-- Start Provided information --
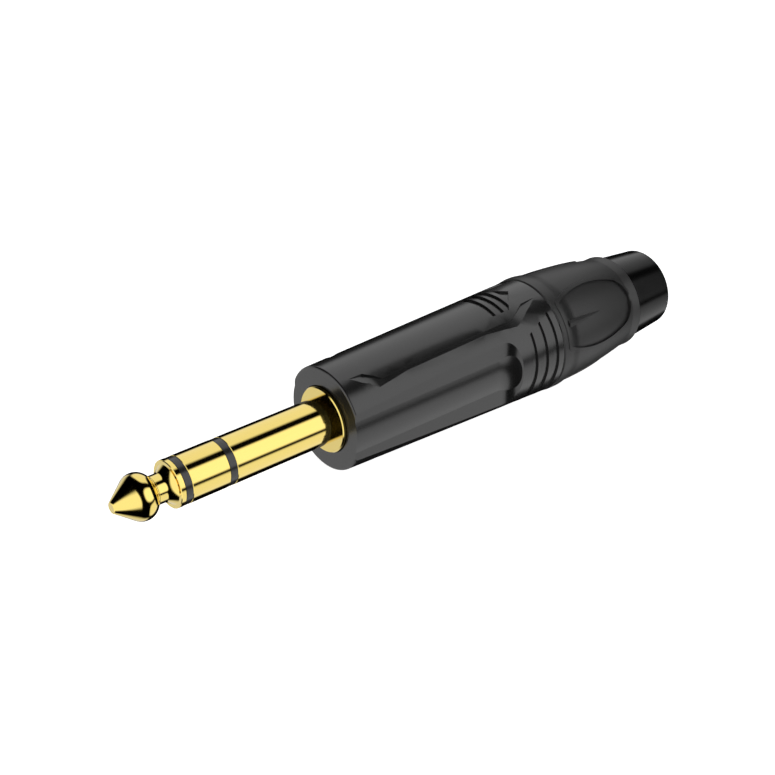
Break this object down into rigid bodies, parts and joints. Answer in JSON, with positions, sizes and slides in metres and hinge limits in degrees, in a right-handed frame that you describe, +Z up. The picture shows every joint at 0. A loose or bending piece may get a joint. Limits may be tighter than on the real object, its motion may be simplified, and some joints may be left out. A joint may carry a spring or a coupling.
{
  "type": "stereo jack plug",
  "caption": "Three-contact phone plug on a pocketed black die-cast shell, closed by a screw-on boot with finger pads round a slotted cable chuck.",
  "frame": {"origin": "on the plug's axis, in the flange face that seats on the socket", "axes": "+X along the axis from the nose to the cable end; +Z up, the way the bare panel faces"},
  "size_m": [0.093, 0.0168, 0.0167],
  "materials": {
    "gold_contact": "polished gold plate",
    "tinned_lug": "stamped, bright",
    "black_insulator": "satin",
    "brown_laminate": "matte",
    "pale_liner": "matte",
    "black_shell": "satin black coat on a zinc die casting",
    "grey_chuck": "matte",
    "black_nut": "glossy",
    "soft_grip": "soft, matte"
  },
  "bodies": {
    "plug": {"tip_contact": "gold_contact", "tip_insulator": "black_insulator", "ring_contact": "gold_contact", "ring_insulator": "black_insulator", "sleeve_contact": "gold_contact", "ground_lug": "tinned_lug", "ring_lug": "tinned_lug", "tip_lug": "tinned_lug", "inner_washer": "brown_laminate", "outer_washer": "brown_laminate", "liner": "pale_liner", "shell": "black_shell"},
    "chuck": {"chuck": "grey_chuck"},
    "boot": {"back_nut": "black_nut", "grip_boot": "soft_grip"}
  },
  "joints": [
    {"name": "chuck_slide", "type": "slide", "parent": "plug", "child": "chuck", "axis": [1, 0, 0], "range_m": [0, 0.00701]},
    {"name": "boot_turn", "type": "hinge", "parent": "chuck", "child": "boot", "pos_m": [0.045, 0, 0], "axis": [1, 0, 0], "range_deg": [0, 2520]}
  ],
  "couplings": [
    {"joint": "chuck_slide", "follows": "boot_turn", "m_per_rad": 0.00015915}
  ]
}
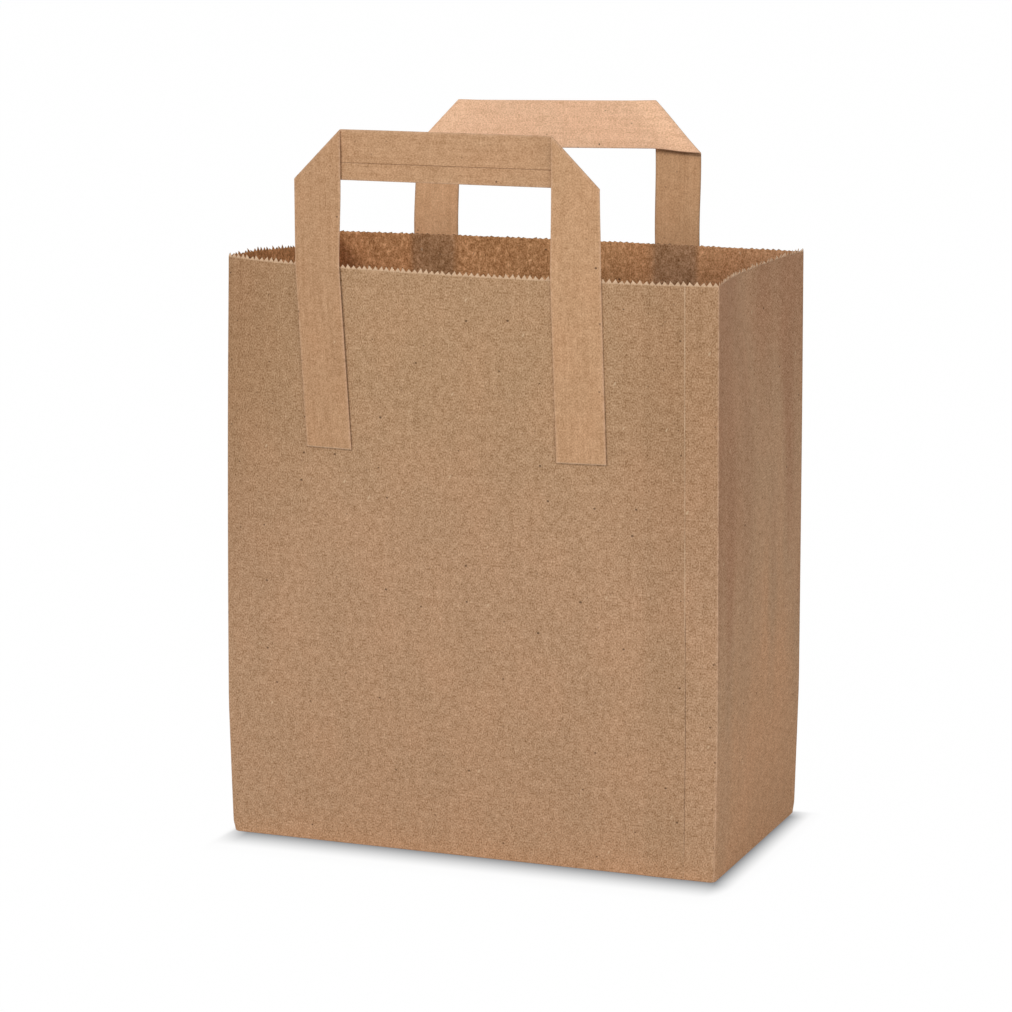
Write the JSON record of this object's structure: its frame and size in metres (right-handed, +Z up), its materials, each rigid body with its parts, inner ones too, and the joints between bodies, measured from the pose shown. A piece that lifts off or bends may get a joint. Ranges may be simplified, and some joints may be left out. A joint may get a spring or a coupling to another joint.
{
  "type": "paper carrier bag",
  "caption": "Free-standing brown kraft paper take-away carrier with a pinked open mouth, side gussets, a folded square base and flat tape handles.",
  "frame": {"origin": "on the surface that the bag stands on, at the centre of the folded base", "axes": "+Z up out of the mouth, -Y towards the front panel, +X to the right of someone facing the front panel"},
  "size_m": [0.218, 0.136, 0.305],
  "materials": {
    "kraft_sheet": "matt brown kraft paper",
    "kraft_tape": "matt, smoother and lighter kraft paper"
  },
  "bodies": {
    "root": {"bag_body": "kraft_sheet", "front_handle": "kraft_tape", "back_handle": "kraft_tape"}
  },
  "joints": []
}
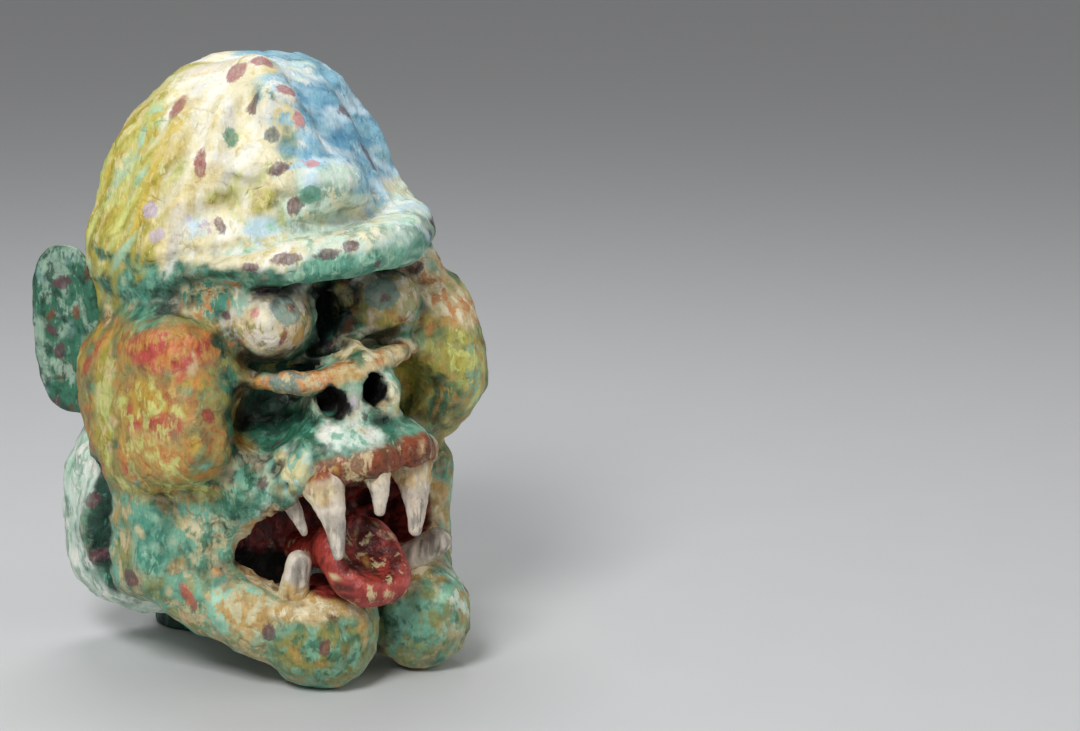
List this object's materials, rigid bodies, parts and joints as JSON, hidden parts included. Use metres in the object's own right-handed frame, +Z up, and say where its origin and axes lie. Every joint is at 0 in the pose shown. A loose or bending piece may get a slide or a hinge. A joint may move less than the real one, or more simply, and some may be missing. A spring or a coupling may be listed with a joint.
{
  "type": "papier-mache carnival mask",
  "caption": "Hollow papier-mache monster head mask with a brimmed hat, bulging eyes and cheeks, open fanged mouth, hanging tongue and neck ring.",
  "frame": {"origin": "on the floor, under the middle of the overall box", "axes": "+Z up, the face looks along -Y, +X is the mask's own left"},
  "size_m": [0.3188, 0.2928, 0.4603],
  "materials": {
    "painted_head": "papier-mache, hand-painted in mottled teal, mint, cream, gold and sky blue with dark dabs, satin varnish",
    "ear_paint": "papier-mache, sage green with pale edges and dark dabs",
    "collar_paint": "papier-mache, dark green paint",
    "tongue_paint": "papier-mache, brick red with worn cream spots",
    "tooth_paint": "papier-mache, ivory with grey mottling and brown roots"
  },
  "bodies": {
    "root": {"head": "painted_head", "ear_left": "ear_paint", "ear_right": "ear_paint", "collar": "collar_paint", "tongue": "tongue_paint", "fang_right_small": "tooth_paint", "fang_right_big": "tooth_paint", "fang_middle": "tooth_paint", "fang_left_big": "tooth_paint", "fang_left_small": "tooth_paint", "tooth_low_right": "tooth_paint", "tooth_low_left": "tooth_paint"}
  },
  "joints": []
}
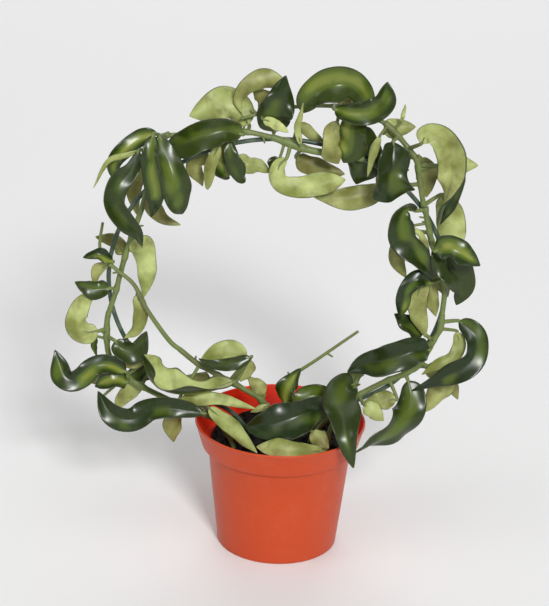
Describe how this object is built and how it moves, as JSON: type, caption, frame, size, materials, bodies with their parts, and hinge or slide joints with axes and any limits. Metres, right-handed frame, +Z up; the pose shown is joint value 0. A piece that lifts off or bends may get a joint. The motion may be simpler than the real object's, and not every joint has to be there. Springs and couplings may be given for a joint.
{
  "type": "potted hoya",
  "caption": "Climbing hoya with thick curled leaves, trained round an upright wire hoop in a flared plastic nursery pot.",
  "frame": {"origin": "middle of the pot's flat base, on the ground", "axes": "+Z up, the hoop stands in the X-Z plane, front towards -Y"},
  "size_m": [0.3021, 0.12, 0.3549],
  "materials": {
    "pot_plastic": "satin moulded plastic",
    "potting_soil": "damp, crumbly and matte",
    "coated_wire": "smooth plastic coating",
    "waxy_leaf": "waxy and glossy above, dull below"
  },
  "bodies": {
    "root": {"pot": "pot_plastic", "soil": "potting_soil", "hoop": "coated_wire", "vine_left_low": "waxy_leaf", "vine_left_mid": "waxy_leaf", "vine_left_top": "waxy_leaf", "vine_top_left": "waxy_leaf", "vine_over_top": "waxy_leaf", "vine_top_mid": "waxy_leaf", "vine_right_top": "waxy_leaf", "vine_right_mid": "waxy_leaf", "vine_right_low": "waxy_leaf", "shoot_front": "waxy_leaf", "shoot_centre": "waxy_leaf", "young_vine_low": "waxy_leaf", "shoot_left": "waxy_leaf", "young_vine_tip": "waxy_leaf"}
  },
  "joints": []
}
-- End Provided information --
**Instructions to follow:** Take the entries above and copy them out exactly.

**Exercise solution:**
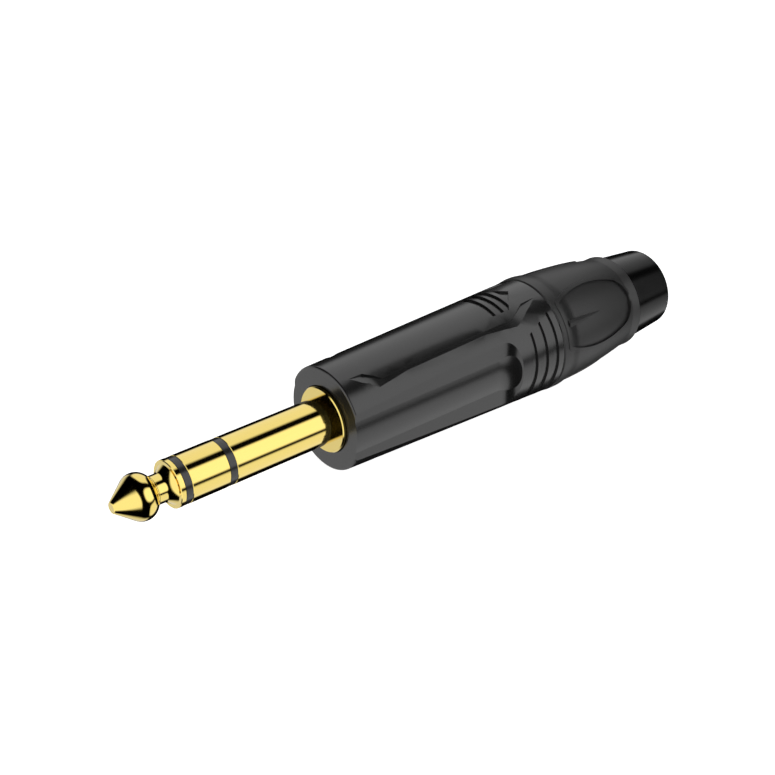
Break this object down into rigid bodies, parts and joints. Answer in JSON, with positions, sizes and slides in metres and hinge limits in degrees, in a right-handed frame that you describe, +Z up. The picture shows every joint at 0. A loose or bending piece may get a joint. Limits may be tighter than on the real object, its motion may be simplified, and some joints may be left out. A joint may carry a spring or a coupling.
{
  "type": "stereo jack plug",
  "caption": "Three-contact phone plug on a pocketed black die-cast shell, closed by a screw-on boot with finger pads round a slotted cable chuck.",
  "frame": {"origin": "on the plug's axis, in the flange face that seats on the socket", "axes": "+X along the axis from the nose to the cable end; +Z up, the way the bare panel faces"},
  "size_m": [0.093, 0.0168, 0.0167],
  "materials": {
    "gold_contact": "polished gold plate",
    "tinned_lug": "stamped, bright",
    "black_insulator": "satin",
    "brown_laminate": "matte",
    "pale_liner": "matte",
    "black_shell": "satin black coat on a zinc die casting",
    "grey_chuck": "matte",
    "black_nut": "glossy",
    "soft_grip": "soft, matte"
  },
  "bodies": {
    "plug": {"tip_contact": "gold_contact", "tip_insulator": "black_insulator", "ring_contact": "gold_contact", "ring_insulator": "black_insulator", "sleeve_contact": "gold_contact", "ground_lug": "tinned_lug", "ring_lug": "tinned_lug", "tip_lug": "tinned_lug", "inner_washer": "brown_laminate", "outer_washer": "brown_laminate", "liner": "pale_liner", "shell": "black_shell"},
    "chuck": {"chuck": "grey_chuck"},
    "boot": {"back_nut": "black_nut", "grip_boot": "soft_grip"}
  },
  "joints": [
    {"name": "chuck_slide", "type": "slide", "parent": "plug", "child": "chuck", "axis": [1, 0, 0], "range_m": [0, 0.00701]},
    {"name": "boot_turn", "type": "hinge", "parent": "chuck", "child": "boot", "pos_m": [0.045, 0, 0], "axis": [1, 0, 0], "range_deg": [0, 2520]}
  ],
  "couplings": [
    {"joint": "chuck_slide", "follows": "boot_turn", "m_per_rad": 0.00015915}
  ]
}
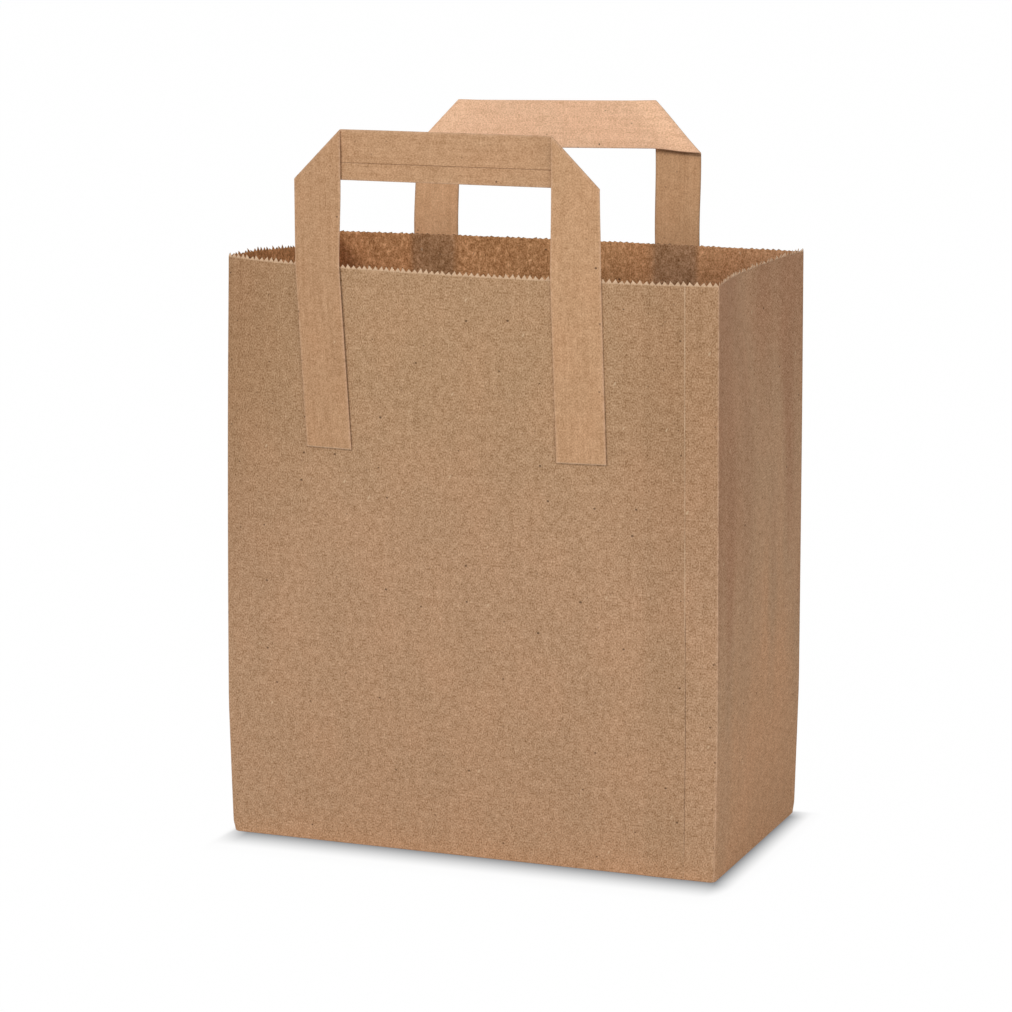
Write the JSON record of this object's structure: its frame and size in metres (right-handed, +Z up), its materials, each rigid body with its parts, inner ones too, and the joints between bodies, measured from the pose shown. A piece that lifts off or bends may get a joint. Ranges may be simplified, and some joints may be left out. A joint may get a spring or a coupling to another joint.
{
  "type": "paper carrier bag",
  "caption": "Free-standing brown kraft paper take-away carrier with a pinked open mouth, side gussets, a folded square base and flat tape handles.",
  "frame": {"origin": "on the surface that the bag stands on, at the centre of the folded base", "axes": "+Z up out of the mouth, -Y towards the front panel, +X to the right of someone facing the front panel"},
  "size_m": [0.218, 0.136, 0.305],
  "materials": {
    "kraft_sheet": "matt brown kraft paper",
    "kraft_tape": "matt, smoother and lighter kraft paper"
  },
  "bodies": {
    "root": {"bag_body": "kraft_sheet", "front_handle": "kraft_tape", "back_handle": "kraft_tape"}
  },
  "joints": []
}
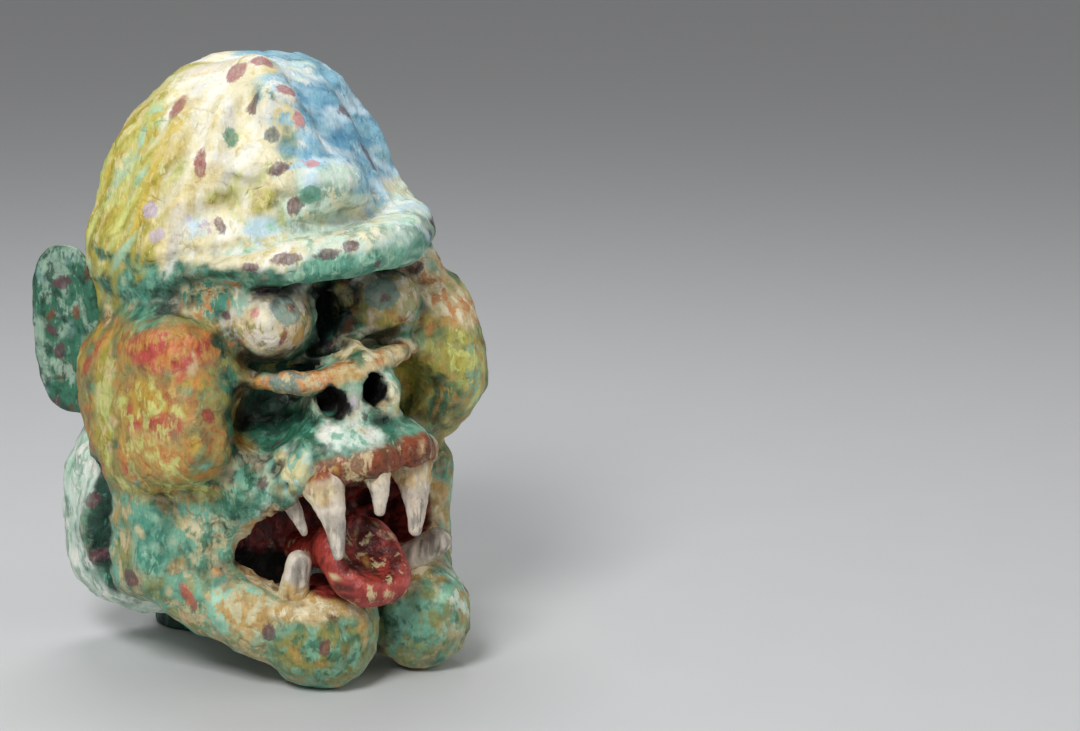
List this object's materials, rigid bodies, parts and joints as JSON, hidden parts included. Use metres in the object's own right-handed frame, +Z up, and say where its origin and axes lie. Every joint is at 0 in the pose shown. A loose or bending piece may get a slide or a hinge. A joint may move less than the real one, or more simply, and some may be missing. A spring or a coupling may be listed with a joint.
{
  "type": "papier-mache carnival mask",
  "caption": "Hollow papier-mache monster head mask with a brimmed hat, bulging eyes and cheeks, open fanged mouth, hanging tongue and neck ring.",
  "frame": {"origin": "on the floor, under the middle of the overall box", "axes": "+Z up, the face looks along -Y, +X is the mask's own left"},
  "size_m": [0.3188, 0.2928, 0.4603],
  "materials": {
    "painted_head": "papier-mache, hand-painted in mottled teal, mint, cream, gold and sky blue with dark dabs, satin varnish",
    "ear_paint": "papier-mache, sage green with pale edges and dark dabs",
    "collar_paint": "papier-mache, dark green paint",
    "tongue_paint": "papier-mache, brick red with worn cream spots",
    "tooth_paint": "papier-mache, ivory with grey mottling and brown roots"
  },
  "bodies": {
    "root": {"head": "painted_head", "ear_left": "ear_paint", "ear_right": "ear_paint", "collar": "collar_paint", "tongue": "tongue_paint", "fang_right_small": "tooth_paint", "fang_right_big": "tooth_paint", "fang_middle": "tooth_paint", "fang_left_big": "tooth_paint", "fang_left_small": "tooth_paint", "tooth_low_right": "tooth_paint", "tooth_low_left": "tooth_paint"}
  },
  "joints": []
}
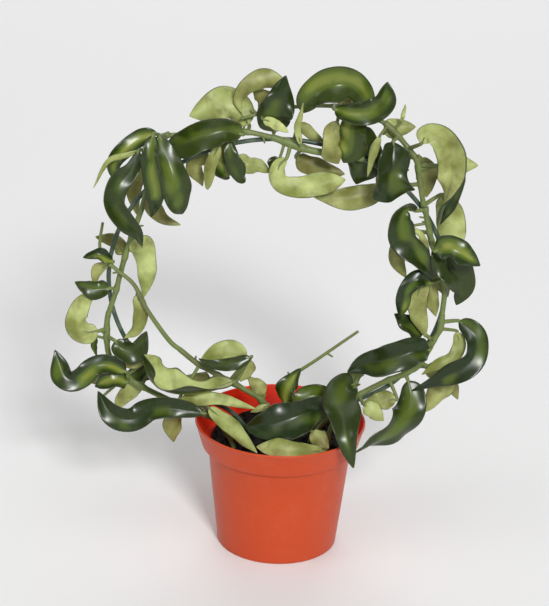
Describe how this object is built and how it moves, as JSON: type, caption, frame, size, materials, bodies with their parts, and hinge or slide joints with axes and any limits. Metres, right-handed frame, +Z up; the pose shown is joint value 0. A piece that lifts off or bends may get a joint. The motion may be simpler than the real object's, and not every joint has to be there. Springs and couplings may be given for a joint.
{
  "type": "potted hoya",
  "caption": "Climbing hoya with thick curled leaves, trained round an upright wire hoop in a flared plastic nursery pot.",
  "frame": {"origin": "middle of the pot's flat base, on the ground", "axes": "+Z up, the hoop stands in the X-Z plane, front towards -Y"},
  "size_m": [0.3021, 0.12, 0.3549],
  "materials": {
    "pot_plastic": "satin moulded plastic",
    "potting_soil": "damp, crumbly and matte",
    "coated_wire": "smooth plastic coating",
    "waxy_leaf": "waxy and glossy above, dull below"
  },
  "bodies": {
    "root": {"pot": "pot_plastic", "soil": "potting_soil", "hoop": "coated_wire", "vine_left_low": "waxy_leaf", "vine_left_mid": "waxy_leaf", "vine_left_top": "waxy_leaf", "vine_top_left": "waxy_leaf", "vine_over_top": "waxy_leaf", "vine_top_mid": "waxy_leaf", "vine_right_top": "waxy_leaf", "vine_right_mid": "waxy_leaf", "vine_right_low": "waxy_leaf", "shoot_front": "waxy_leaf", "shoot_centre": "waxy_leaf", "young_vine_low": "waxy_leaf", "shoot_left": "waxy_leaf", "young_vine_tip": "waxy_leaf"}
  },
  "joints": []
}